SHORT PROBLEM: Beginning with the line that contains "- 1), WHITE_YARN)" and ending with the line that contains "obj.data.transform(world)", reproduce each line exactly; include both and add nothing.

DATA EXTRACT:
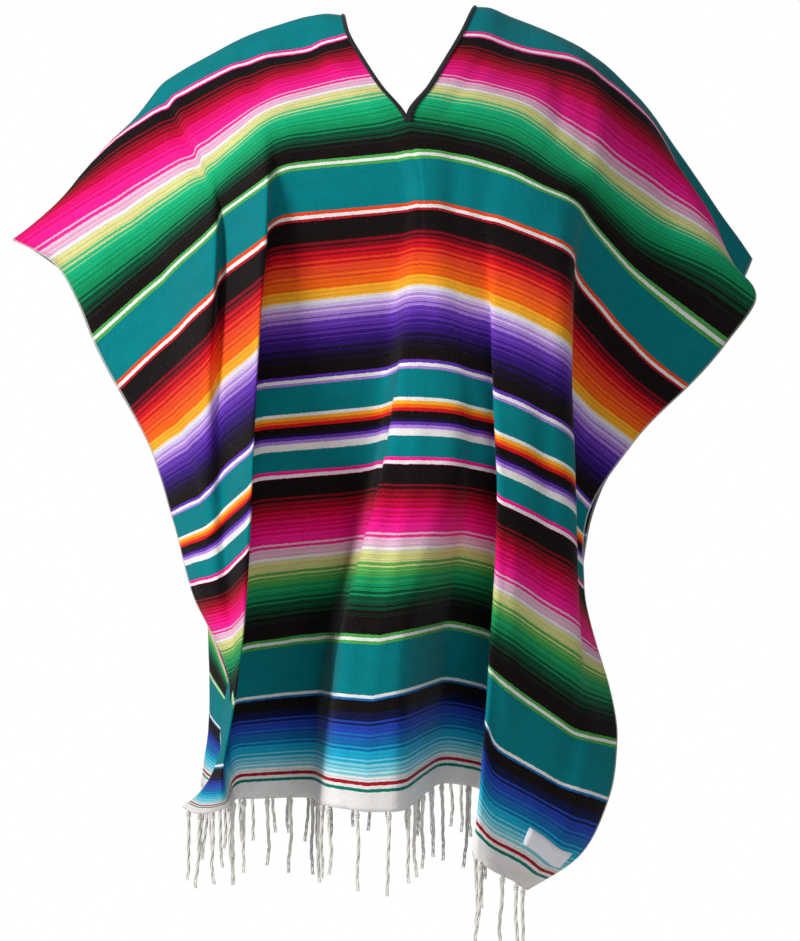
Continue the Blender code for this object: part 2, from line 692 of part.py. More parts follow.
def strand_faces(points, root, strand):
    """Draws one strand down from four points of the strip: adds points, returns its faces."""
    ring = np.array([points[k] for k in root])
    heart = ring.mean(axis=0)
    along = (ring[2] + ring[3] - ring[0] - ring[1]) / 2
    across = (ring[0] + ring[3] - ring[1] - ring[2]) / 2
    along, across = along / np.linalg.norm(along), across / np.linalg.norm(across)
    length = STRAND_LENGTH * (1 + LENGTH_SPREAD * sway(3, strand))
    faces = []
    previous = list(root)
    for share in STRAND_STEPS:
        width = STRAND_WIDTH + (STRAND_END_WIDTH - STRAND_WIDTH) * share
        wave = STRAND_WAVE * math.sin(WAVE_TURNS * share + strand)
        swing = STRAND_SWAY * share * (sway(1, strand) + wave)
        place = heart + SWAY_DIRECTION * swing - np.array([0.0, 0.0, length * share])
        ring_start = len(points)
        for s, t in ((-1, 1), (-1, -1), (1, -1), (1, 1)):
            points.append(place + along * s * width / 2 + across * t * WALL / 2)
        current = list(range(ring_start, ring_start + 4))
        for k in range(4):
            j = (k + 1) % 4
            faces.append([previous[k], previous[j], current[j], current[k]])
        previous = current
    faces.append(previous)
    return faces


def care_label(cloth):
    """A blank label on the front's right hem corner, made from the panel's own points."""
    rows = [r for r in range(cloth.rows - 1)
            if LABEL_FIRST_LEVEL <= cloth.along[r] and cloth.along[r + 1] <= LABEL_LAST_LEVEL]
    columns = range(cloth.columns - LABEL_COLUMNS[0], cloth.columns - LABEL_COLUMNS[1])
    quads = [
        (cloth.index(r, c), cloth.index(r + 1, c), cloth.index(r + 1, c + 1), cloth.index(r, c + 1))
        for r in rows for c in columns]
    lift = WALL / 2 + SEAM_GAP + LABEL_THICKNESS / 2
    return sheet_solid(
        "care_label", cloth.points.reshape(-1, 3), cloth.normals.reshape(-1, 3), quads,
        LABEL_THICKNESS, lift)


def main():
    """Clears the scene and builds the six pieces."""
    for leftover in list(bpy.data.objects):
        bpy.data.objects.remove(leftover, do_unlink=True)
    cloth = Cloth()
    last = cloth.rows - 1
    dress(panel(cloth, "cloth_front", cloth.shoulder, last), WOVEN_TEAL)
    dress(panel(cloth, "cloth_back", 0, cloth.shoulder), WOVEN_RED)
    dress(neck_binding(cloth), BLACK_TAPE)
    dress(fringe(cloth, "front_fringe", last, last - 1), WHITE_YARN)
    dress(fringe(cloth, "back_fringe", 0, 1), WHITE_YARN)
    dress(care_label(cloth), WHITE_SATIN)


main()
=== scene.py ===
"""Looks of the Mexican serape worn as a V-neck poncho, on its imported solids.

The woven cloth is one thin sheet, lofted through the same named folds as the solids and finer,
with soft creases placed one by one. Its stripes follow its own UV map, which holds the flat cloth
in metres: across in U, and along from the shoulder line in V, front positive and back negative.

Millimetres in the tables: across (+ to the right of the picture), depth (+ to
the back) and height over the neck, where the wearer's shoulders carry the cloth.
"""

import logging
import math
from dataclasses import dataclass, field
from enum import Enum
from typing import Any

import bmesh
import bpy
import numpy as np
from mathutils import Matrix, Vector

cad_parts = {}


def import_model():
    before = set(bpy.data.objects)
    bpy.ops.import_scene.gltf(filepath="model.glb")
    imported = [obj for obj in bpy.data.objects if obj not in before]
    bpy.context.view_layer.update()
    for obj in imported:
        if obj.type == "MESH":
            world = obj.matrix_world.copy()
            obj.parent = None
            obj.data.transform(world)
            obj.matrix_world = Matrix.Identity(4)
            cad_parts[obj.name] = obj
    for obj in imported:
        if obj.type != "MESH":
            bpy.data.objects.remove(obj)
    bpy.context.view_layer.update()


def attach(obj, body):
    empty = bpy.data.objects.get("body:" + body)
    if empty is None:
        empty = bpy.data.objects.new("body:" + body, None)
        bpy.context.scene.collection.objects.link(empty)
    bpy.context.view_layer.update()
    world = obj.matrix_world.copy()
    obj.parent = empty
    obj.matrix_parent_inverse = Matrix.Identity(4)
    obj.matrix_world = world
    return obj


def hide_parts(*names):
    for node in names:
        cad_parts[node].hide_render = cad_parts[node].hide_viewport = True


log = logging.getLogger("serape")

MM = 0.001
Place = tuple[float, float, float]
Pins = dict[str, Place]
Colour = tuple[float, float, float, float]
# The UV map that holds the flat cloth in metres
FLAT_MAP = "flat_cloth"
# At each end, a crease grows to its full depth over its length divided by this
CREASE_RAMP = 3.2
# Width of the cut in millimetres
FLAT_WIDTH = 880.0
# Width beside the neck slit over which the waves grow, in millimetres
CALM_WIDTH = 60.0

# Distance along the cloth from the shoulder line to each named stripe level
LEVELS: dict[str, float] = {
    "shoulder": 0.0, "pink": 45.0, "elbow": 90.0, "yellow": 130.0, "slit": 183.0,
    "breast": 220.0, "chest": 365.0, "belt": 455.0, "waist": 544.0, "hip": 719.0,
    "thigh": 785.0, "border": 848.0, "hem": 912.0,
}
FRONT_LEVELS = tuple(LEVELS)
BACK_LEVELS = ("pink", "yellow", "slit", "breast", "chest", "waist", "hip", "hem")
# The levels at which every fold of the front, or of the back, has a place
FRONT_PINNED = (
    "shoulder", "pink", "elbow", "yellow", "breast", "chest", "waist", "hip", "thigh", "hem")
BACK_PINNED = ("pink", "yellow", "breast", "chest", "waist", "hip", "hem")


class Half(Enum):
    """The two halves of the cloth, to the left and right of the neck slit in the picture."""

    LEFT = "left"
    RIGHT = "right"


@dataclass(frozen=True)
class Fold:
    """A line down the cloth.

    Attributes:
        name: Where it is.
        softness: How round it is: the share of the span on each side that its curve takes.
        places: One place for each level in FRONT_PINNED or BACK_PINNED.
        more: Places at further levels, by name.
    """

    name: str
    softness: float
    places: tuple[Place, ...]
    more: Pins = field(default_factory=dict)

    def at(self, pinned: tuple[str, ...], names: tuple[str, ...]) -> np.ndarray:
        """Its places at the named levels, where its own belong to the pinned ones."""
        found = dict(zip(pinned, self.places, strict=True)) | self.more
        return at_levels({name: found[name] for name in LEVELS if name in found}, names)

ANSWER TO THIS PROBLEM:
    dress(fringe(cloth, "front_fringe", last, last - 1), WHITE_YARN)
    dress(fringe(cloth, "back_fringe", 0, 1), WHITE_YARN)
    dress(care_label(cloth), WHITE_SATIN)


main()
=== scene.py ===
"""Looks of the Mexican serape worn as a V-neck poncho, on its imported solids.

The woven cloth is one thin sheet, lofted through the same named folds as the solids and finer,
with soft creases placed one by one. Its stripes follow its own UV map, which holds the flat cloth
in metres: across in U, and along from the shoulder line in V, front positive and back negative.

Millimetres in the tables: across (+ to the right of the picture), depth (+ to
the back) and height over the neck, where the wearer's shoulders carry the cloth.
"""

import logging
import math
from dataclasses import dataclass, field
from enum import Enum
from typing import Any

import bmesh
import bpy
import numpy as np
from mathutils import Matrix, Vector

cad_parts = {}


def import_model():
    before = set(bpy.data.objects)
    bpy.ops.import_scene.gltf(filepath="model.glb")
    imported = [obj for obj in bpy.data.objects if obj not in before]
    bpy.context.view_layer.update()
    for obj in imported:
        if obj.type == "MESH":
            world = obj.matrix_world.copy()
            obj.parent = None
            obj.data.transform(world)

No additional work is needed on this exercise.